A parliamentary committee has called on HM Revenue and Customs to undertake an inquiry into staff conduct after concluding some HMRC enforcement staff tackling tax avoidance and evasion did not meet the department’s standards for behaviour.
In a report examining the powers of HMRC, the House of Lords Economic Affairs Committee's members said that they “fully support HMRC’s efforts to recover tax owed and deter” tax avoidance and evasion but added there need to be better systems in place to identify and address any problem behaviours as a matter of urgency, as there was evidence that “in compliance and enquiry cases the behaviour of some HMRC staff falls well below the standard set in [HMRC’s own] charter".
As part of its efforts to boost tax collection, HMRC has recently been given greater powers, and is being asked by ministers to collect more tax with fewer staff.
However, the report concluded that the government does not appear to discriminate effectively between the full range of behaviours and circumstances it describes as tax avoidance, despite what it called “a clear difference in culpability between deliberate and contrived tax avoidance by sophisticated, high-income individuals, and uninformed or naive decisions by unrepresented taxpayers”.
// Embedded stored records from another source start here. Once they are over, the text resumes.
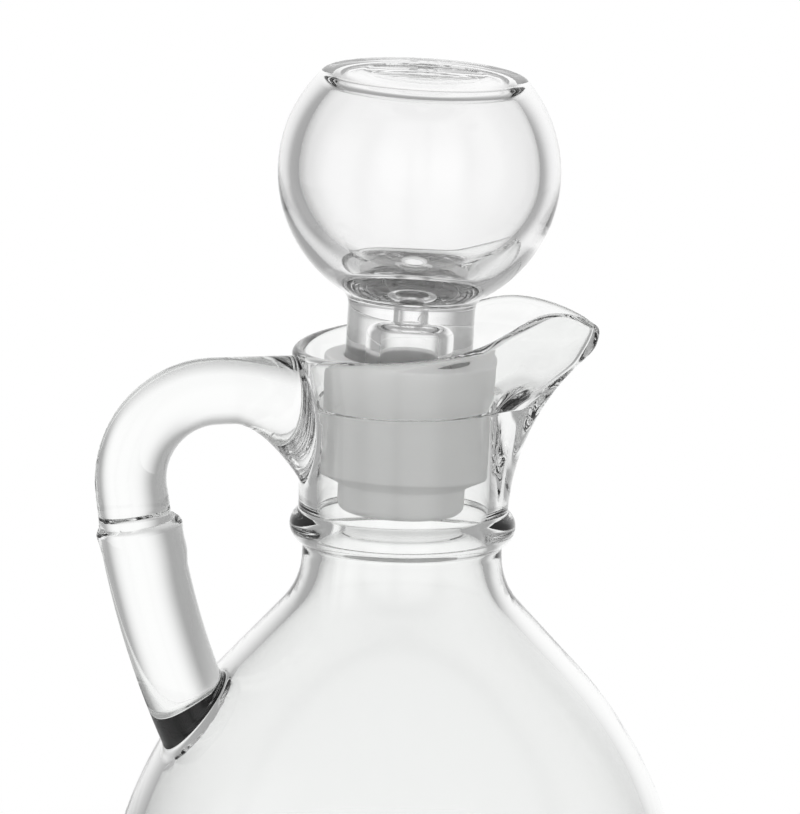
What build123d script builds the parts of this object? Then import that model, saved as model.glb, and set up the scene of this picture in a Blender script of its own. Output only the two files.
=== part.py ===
from build123d import *

import os
from math import acos, atan, atan2, cos, degrees, radians, sin, sqrt

# A glass oil bottle with a fused handle, a pouring lip, and a hollow glass stopper held in a soft seal.
# Millimetres. +Z is up, the origin is on the bottle's axis in the plane that it stands on.
# The pouring lip points along -Y and the handle along +Y. "Reach" is a distance along -Y.

# --- Body: a figure turned about +Z ---
body_radius = 40.5
body_widest_height = 17.4
body_wall = 2.6
base_radius = 33.0  # outer edge of the ring that it stands on
base_thickness = 5.0  # glass between the hollow under the base and the floor inside
base_hollow_radius = 24.0
base_hollow_height = 1.6
floor_corner_round = 9.0
shoulder_steepness = 1.67  # steepest slope of the shoulder, over the slope of its chord
shoulder_root_round = 10.3  # where the shoulder turns up into the waist

# --- Waist, bead and neck ---
waist_radius = 13.75
waist_height = 73.2  # where the shoulder ends
bead_rise = 3.9  # from there to the bead's middle
bead_radius = 15.6
bead_thickness = 4.6
neck_radius = 14.4

# --- Mouth and pouring lip. Every rise here is a height above the bead's middle ---
ledge_rise = 17.3  # the shelf inside the mouth, at the top of the bore
ledge_radius = 12.6
ledge_reach = 14.4  # the shelf is drawn out a little towards the lip
ledge_nose_radius = 8.0
mouth_radius = 16.0  # outside, at the rim
mouth_wall = 1.8
keel_round = 29.4  # the underside of the lip, an arc that leaves the neck upright
keel_tip_round = 4.2  # the arc by which it turns upright again at the tip
channel_sweep = 1.6  # how soon the pouring channel runs out towards the tip
lip_reach = 27.5
lip_nose_radius = 3.0
lip_fullness = 0.8  # how far the flanks bulge past straight lines
rim_back_rise = 24.7
rim_flank_rise = 27.5  # where the rim begins to climb to its crest
rim_flank_reach = 8.0
rim_crest_rise = 30.4
rim_crest_reach = 18.0
rim_tip_rise = 26.5
rim_back_slope, rim_flank_slope, rim_tip_slope = 0.1, 0.22, -0.85  # rise over reach; the crest is level
rim_round = 0.7

# --- Handle: a solid round bar, bent in the YZ plane ---
arm_drop = 5.0  # from the rim's back down to the arm's centre, so that the arm's top lies just under the rim
arm_radius = 4.6
grip_radius = 5.05  # just above the collar
leg_radius = 5.65  # just below the collar
foot_radius = 5.5
bend_radius = 11.7
handle_reach = 38.65  # from the axis to the bar's centre at its furthest
bend_past_vertical = 8.4  # degrees by which the bend runs past straight down
leg_shift = 0.45  # step of the bar's centre towards the bottle, at the collar
leg_lean = 11.0  # degrees from straight down at which the leg leaves the collar
foot_height = 51.8  # where the bar's centre meets the outside of the body
foot_bury = 9.0  # length of bar past that point, which the body's outline trims
root_depth = 17.8  # height of the flared root where it meets the neck
root_width = 11.2
root_length = 9.9
root_flare = 1.7  # how suddenly the root swells towards the neck
collar_radius = 6.1
collar_thickness = 3.8
ridge_drop = 3.2  # from the collar's middle to the thin ridge below it
ridge_radius = 6.0
ridge_thickness = 1.6

# --- Seal: a soft stepped plug that grips the shank of the stopper ---
seal_radius = 11.6
seal_clearance = 0.3  # to the bore, at rest and upright
seal_touch_gap = 0.12  # what is left of that clearance where the tilted plug comes nearest
seal_stand = 6.3  # how far it stands up above the ledge
seated_length = 9.4  # from the ledge down to its step
seal_cone_drop = 1.6
seal_nose_radius = 8.7
seal_nose_length = 5.8  # from the step down to the end of the nose
seal_edge_round = 0.6
seal_nose_round = 1.6

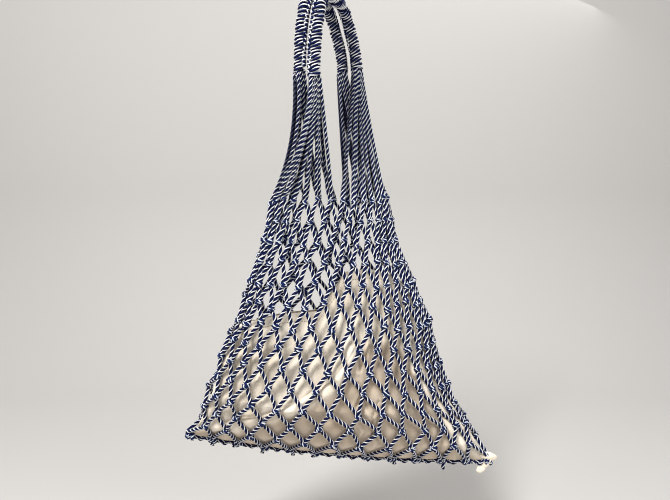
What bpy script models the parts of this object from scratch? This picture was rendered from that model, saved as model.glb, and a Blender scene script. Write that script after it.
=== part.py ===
"""A knotted rope mesh bag, hanging by its two wrapped handles, with a cotton pouch in it.

Metres, +Z up. The origin is under the middle of the front handle's bend, where
the bag hangs. +X runs along the bag's width and -Y is its front.
"""

import math

import bmesh
import bpy
import numpy as np

MM = 0.001

# Cord and net
CORD = 5.6 * MM
COLUMNS = 24
ROWS = 13
CELLS_CLOSED_UNDER = 4.0 * MM
WEB = 0.55 * CORD
RIDGE = 0.52 * CORD
HOLE_EDGE = 0.26 * CORD
HALF_MESH_HEIGHT = 0.62

# The net's level sections, from its top row of knots to the bottom seam, in
# millimetres: knot row, left end (x, y, z), right end (x, y, z), how far the
# front and the back stand out from the line between the ends, the sag of the
# row's middle, and which columns of knots lie at the left and the right end.
SECTION_COLUMNS = (
    "row", "xl", "yl", "zl", "xr", "yr", "zr", "front", "back", "sag", "left", "right",
)
SECTIONS = (
    (0, -78, -38, -238, 74, 28, -240, 17, 15, 0, -0.4, 12.7),
    (2, -89, -37, -288, 88, 26, -297, 22, 18, 0, -0.7, 13.2),
    (4, -107, -34, -339, 111, 22, -353, 32, 24, 0, -0.9, 13.5),
    (6, -126, -30, -389, 135, 18, -409, 45, 31, -1, -1.0, 13.8),
    (8, -150, -26, -439, 149, 14, -466, 55, 37, -3, -0.8, 13.6),
    (10, -169, -22, -490, 173, 10, -522, 58, 39, -5, -0.5, 13.0),
    (12, -191, -14, -540, 209, 4, -579, 37, 26, -8, -0.2, 12.3),
    (13, -206, -8, -565, 226, 0, -610, 7, 7, -10, 0, 12),
)
SECTION_POWER = 2.3
END_CROWDING = 0.62
RIGHT_CROWDING = 0.24

# Handles: the arch is a rounded gate shape in the y-z plane
HANDLE_WIDTH = 17 * MM
HANDLE_SIDES = 8
WRAP_PITCH = CORD
WRAP_DEPTH = 1.1 * MM
WRAP_TILT = 0.35
WRAP_LEVEL_ENDS = 4
ARCH_HALF_SPAN = 49 * MM
ARCH_TOP = 8.8 * MM
ARCH_RADIUS = 30 * MM
ARCH_LAG = 1.3
HANDLE_COLUMNS = ("name", "x_front", "z_front", "x_back", "z_back", "y_shift")
HANDLES = (
    ("handle_front", -21.5, -91, 32.5, -71, -4.5),
    ("handle_back", -40.0, -86, 12.5, -74, 5.0),
)
# Which handle end each quarter of the net's top hangs from, going round the
# bag from its left end: front left, front right, back right, back left.
FAN_ENDS = (
    ("handle_front", "front"),
    ("handle_front", "back"),
    ("handle_back", "back"),
    ("handle_back", "front"),
)
FAN_CORDS = 12
FAN_TOP_WIDTH = 12 * MM
FAN_TOP_THICK = 12.5 * MM
FAN_FOOT_THICK = 8.0 * MM
FAN_FOOT_DROP = 0.24
FAN_LEVELS = 5
FAN_EDGE = 0.16
FAN_DRAW_IN = 0.85
FAN_VALLEY = 0.62
SEAT_GAP = 0.3 * MM

# Seam cord
SEAM_KNOT = 4.4 * MM
SEAM_SIDES = 8
SEAM_STEPS = 3
SEAM_END = 0.01
TAIL_COLUMNS = ("share", "length", "lean")
TAIL_SIDES = 6
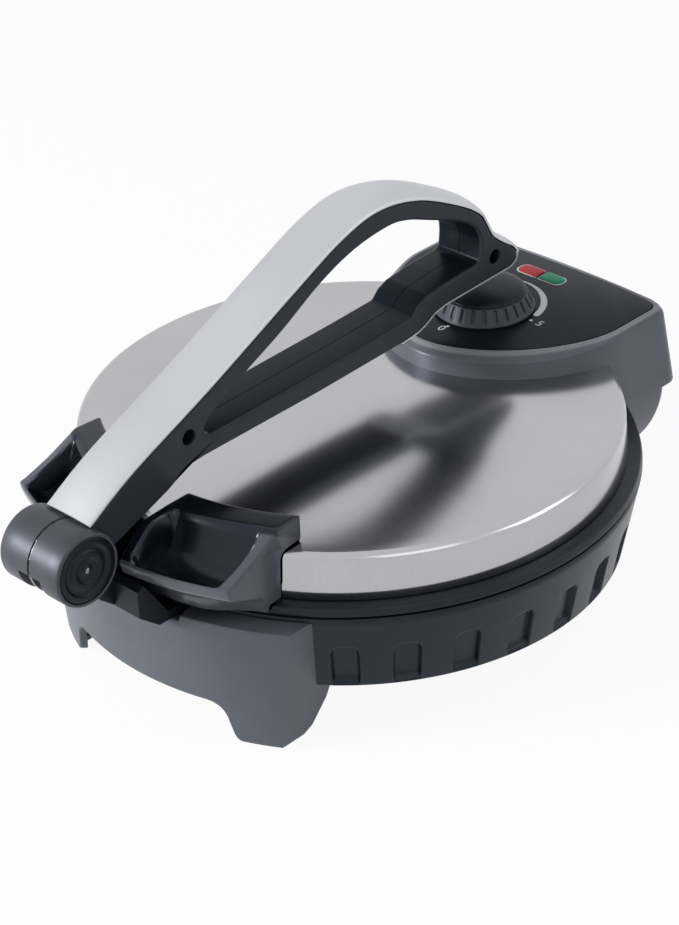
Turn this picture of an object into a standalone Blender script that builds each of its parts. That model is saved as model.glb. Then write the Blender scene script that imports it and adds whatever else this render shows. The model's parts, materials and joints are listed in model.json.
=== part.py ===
"""Electric roti maker: a hinged flat-bread press with a long throw-over lever.

Metres, +Z up. The table is at z = 0, the lever's hub points to -Y and the hinge is at +Y.
All pieces are laid out about the axis of the round plates and then moved by PLATE_AXIS_Y,
so that the origin lies at the bottom centre of the whole object.
"""

import math

import bmesh
import bpy
from mathutils import Matrix, Vector

# Clearances and small common sizes
TOUCH_GAP = 0.0003
SLIDE_GAP = 0.0005
OVERRUN = 0.004
WELD = 0.000001
EDGE_ROUND = 0.0008
WALL = 0.0030
SHEET = 0.0009
LEVER_HALF_WIDTH = 0.0125

# Screws
SCREW_RADIUS = 0.0015
SCREW_HEAD_BORDER = 0.0015
SCREW_HEAD_RADIUS = SCREW_RADIUS + SCREW_HEAD_BORDER
SCREW_HEAD_HEIGHT = 0.0020

# Base bowl
BASE_RIM_RADIUS = 0.1234
BOWL_TAPER = 0.0074
BASE_FOOT_RADIUS = BASE_RIM_RADIUS - BOWL_TAPER
BASE_BOTTOM_Z = 0.0245
BOWL_HEIGHT = 0.0375
PARTING_Z = BASE_BOTTOM_Z + BOWL_HEIGHT
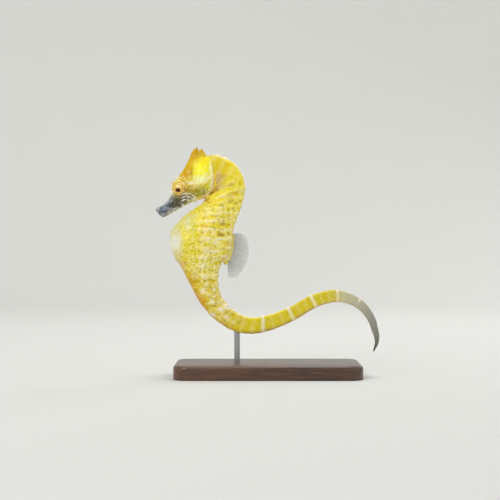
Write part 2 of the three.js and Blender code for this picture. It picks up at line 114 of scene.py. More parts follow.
# Each row is: along, top, bottom, half the width, how much narrower the top is than the bottom.
HEAD_STATIONS = np.array([
    (-0.6, 0.95, 0.1, 0.3, 0),
    (-0.45, 1.3, -0.7, 0.7, 0),
    (-0.1, 1.5, -1.4, 1.0, 0),
    (0.5, 1.5, -1.75, 1.15, 0),
    (1.7, 1.36, -1.95, 1.1, 0),
    (3.4, 1.5, -2.05, 1.15, 0),
    (4.8, 1.85, -2.15, 1.4, 0.05),
    (5.9, 3.1, -2.2, 1.85, 0.15),
    (7.0, 4.2, -2.35, 2.15, 0.25),
    (8.1, 4.95, -2.45, 2.4, 0.32),
    (9.5, 5.38, -2.7, 2.65, 0.38),
    (10.9, 5.75, -3.2, 2.9, 0.42),
    (12.6, 6.5, -3.7, 3.15, 0.42),
    (14.3, 7.35, -4.0, 3.25, 0.4),
    (16.0, 7.75, -3.7, 3.1, 0.35),
    (17.6, 7.45, -2.7, 2.7, 0.3),
    (19.0, 6.4, -1.2, 2.1, 0.3),
])
HEAD_STEP = 0.2
HEAD_SIDES = 56

# Coronet: x of the front and back edges, z, half the width. Five blunt points stand on it, each with a root,
# a tip and the radius at each end.
CORONET_STATIONS = np.array([
    (-23.2, -16.0, 58.6, 1.6),
    (-22.35, -16.5, 60.4, 1.3),
    (-21.7, -17.1, 61.9, 1.0),
    (-21.3, -17.7, 62.8, 0.85),
    (-21.0, -18.05, 63.25, 0.75),
])
CORONET_POINTS = (
    ((-20.4, 0.0, 62.6), (-20.6, 0.0, 63.6), 0.65, 0.3),
    ((-19.8, 0.45, 62.6), (-19.95, 0.65, 64.0), 0.7, 0.32),
    ((-19.8, -0.45, 62.6), (-19.95, -0.65, 64.0), 0.7, 0.32),
    ((-18.7, 0.35, 62.4), (-18.45, 0.5, 63.55), 0.65, 0.32),
    ((-18.7, -0.35, 62.4), (-18.45, -0.5, 63.55), 0.65, 0.32),
)
CORONET_ROWS, CORONET_SIDES = 26, 50

EYE_CENTRE = (8.2, 2.4)  # along, up
EYE_OUT = 1.8
EYE_RADII = (1.8, 1.3, 1.8)
ORBIT_OUT = 1.45
ORBIT_RADII = (2.25, 1.35, 2.25)

# Spines on the nose, the brow and the cheek: root and tip as (along, up, out), and the radius at each end.
SPINES = (
    ((6.5, 2.7, 0), (5.25, 3.25, 0), 0.62, 0.2),
    ((7.9, 4.3, 1.3), (7.5, 4.95, 1.5), 0.55, 0.25),
    ((10.2, -2.1, 1.15), (10.0, -3.1, 1.35), 0.7, 0.22),
)
SPINE_SIDES, SPINE_ROWS = 20, 8

# Low mounds that the fins grow from.
MOUND_ROWS, MOUND_COLUMNS = 20, 32
FIN_BASE = {"centre": (-11.0, 0, 35.7), "radii": (1.4, 1.2, 4.6), "lean": math.radians(13)}
ANAL_BASE = {"centre": (-25.55, 0, 33.2), "radii": (0.45, 0.35, 0.8), "lean": math.radians(-18)}
PECTORAL_BASE = {"centre": (-14.4, 3.1, 55.3), "radii": (0.6, 0.5, 1.8)}

VOXEL = 0.185  # the grain of the joined skin
WORK_SCALE = 0.1  # Blender units per millimetre while the skin is joined
RELAX_PUSHES = (0.55, -0.45)  # out and back, as shares of the way to the neighbours' middle
RELAX_ROUNDS = 6
CORONET_ROOT = (-20, 60.2)
GILL_SOFT, CORONET_SOFT = 1.5, 3.5  # how far from each join the skin is rounded off more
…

The peers concluded that “cultural drivers” to increase tax yield “may have pressured staff to take a more aggressive approach to tax collection, and in doing so impaired the ability to be fair to taxpayers and act in accordance with charter values”. HMRC’s charter requires it to respect taxpayers and treat them as honest; provide a helpful, efficient and effective service; be professional and act with integrity; and deal with complaints quickly and fairly.
The committee also heard concerns that there was no longer the right balance of powers between taxpayers and HMRC, with instances of “mission creep” where powers that were initially limited being subsequently extended more widely, including naming and shaming provisions.
Accelerated payment notices (where HMRC believes the recipient has been involved in a tax avoidance scheme and must pay the amount of wrongfully avoided tax stated within 90 days) and follower notices (issued to taxpayers who have used a scheme similar to one that has been found in another case to be unlawful, in order to resolve litigation) were highlighted as examples of disproportionate powers, in particular the lack of a right of appeal to the tax tribunal.
Ruth Stanier, HMRC’s director general of customer strategy and tax design, told the committee that 54% of complaints about HMRC are upheld. Although peers acknowledged this suggested HMRC’s internal complaints process can be effective, it also mean that in a majority of cases HMRC staff are getting it wrong. even after internal reviews and assurance processes.
The committee therefore called on HMRC to undertake “a full inquiry into behavioural trends and cases of aggressive treatment” to ensure it maintains the charter’s requirements.
HMRC should then publish a clear statement of which leadership behaviours, training or policy clarifications are required to ensure all staff are aware of what is and is not acceptable behaviour towards taxpayers, the report concluded.
It should also use the creation of the new customer experience committee, which is replacing the committee that oversaw the charter, to include more input from major tax bodies and the involvement of the Adjudicator’s Office, which undertakes independent reviews of complaints against HMRC.
Responding to the report, a government spokesperson said: “We’ve taken unprecedented action to crack down on avoidance and evasion, making sure people pay their fair share of tax and securing funding for our vital public services.
“Parliament has given HMRC powers it needs to tackle businesses and individuals who do not pay their fair share, and it uses them responsibly and subject to appropriate checks and balances.”
An HMRC spokesperson told CSW that the department sets “very high professional standards for our compliance officers, and we take meeting those professional standards very seriously”.
"This means that as well as taxpayer rights as set out in legislation, HMRC also has extensive internal checks to ensure we get things right."
“If we fall short of our high standards, we have a rigorous complaints process in place,” the spokesperson added. “If people aren’t satisfied with our response to their complaint, they can refer it to the Independent Adjudicator’s office.”